Fricoter avec les flics
Pour rendre crédible un polar, faut-il justement qu'il soit écrit par un flic? Pagan, de Barahir, Marchal, tous flics ou anciens flics, ont signé les meilleures séries policières de ces dix dernières années, Police District, Engrenages et Braquo. Un hasard? «Pour bien en parler, ce n'est pas plus mal d'avoir fricoté avec les flics, explique Marchal. Ça permet la transcription d'un univers particulier et l'analyse de personnages plus complexes. Quelqu'un qui n'a pas été dans la police ne peut pas imaginer, par exemple, des flics comme ceux de Braquo.» «On ne peut pas se passer d'une recherche, d'une documentation, de passer du temps avec de vrais flics», renchérit Eric de Barahir. Mais, de leur aveu commun, ça ne suffit pas...«Ce n'est pas en disant "j'ai fait trois ans de crim'» qu'on fait une bonne série, s'agace Hugues Pagan. Le réalisme pur et dur n'est pas un gage de qualité!»
Ce qui manque aux polars français, expliquent-ils en cœur, c'est un sens de la dramatisation des personnages et des situations, pour accompagner un réalisme retrouvé. Le moyen, finalement, de s'éloigner pour de bon du monolithisme de Navarro. Certains, sans doute par facilité, choisissent de copier les séries américaines, modèles inégalables du genre. «On fait du post The Shield, du post machin, du post truc, râle Pagan. On fait de la copie anémique alors qu'il ne faudrait que s'inspirer de leurs méthodes.» «Dieu merci, Paris enquêtes criminelles ou L'Hôpital ont fait des bides», s'amuse Frédéric Krivine.

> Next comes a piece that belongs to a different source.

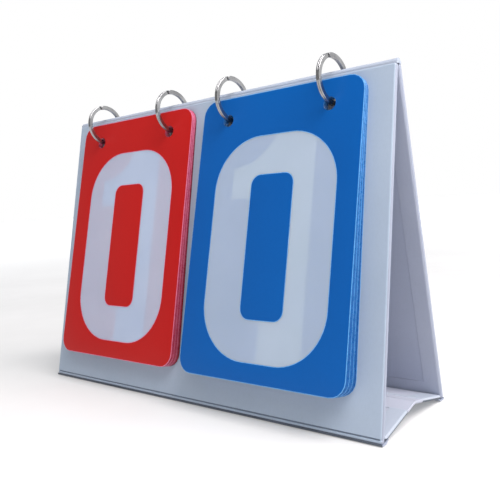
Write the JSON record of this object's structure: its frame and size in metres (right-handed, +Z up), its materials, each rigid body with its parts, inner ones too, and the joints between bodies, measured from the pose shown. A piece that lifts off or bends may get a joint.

Avec leurs héros complexes et leurs intrigues inhabituelles, Braquo, Engrenages, Un flic (scénarisé par Hugues Pagan, actuellement sur France 2) ou encore le très surprenant Les Oubliés (diffusé l'an passé sur France 3) proposent, en respectant une identité fictionnelle française, une voie encore marginale, mais prometteuse. «On est en train de découvrir l'ambigüité, les choses vont bouger», prédit Hugues Pagan. «Avec l'arrivée des séries américaines en prime time, nous n'avons plus le choix; pour survivre, il faut évoluer, conclut Frédéric Krivine. Le changement est en route, mais il prendra une bonne dizaine d'années.»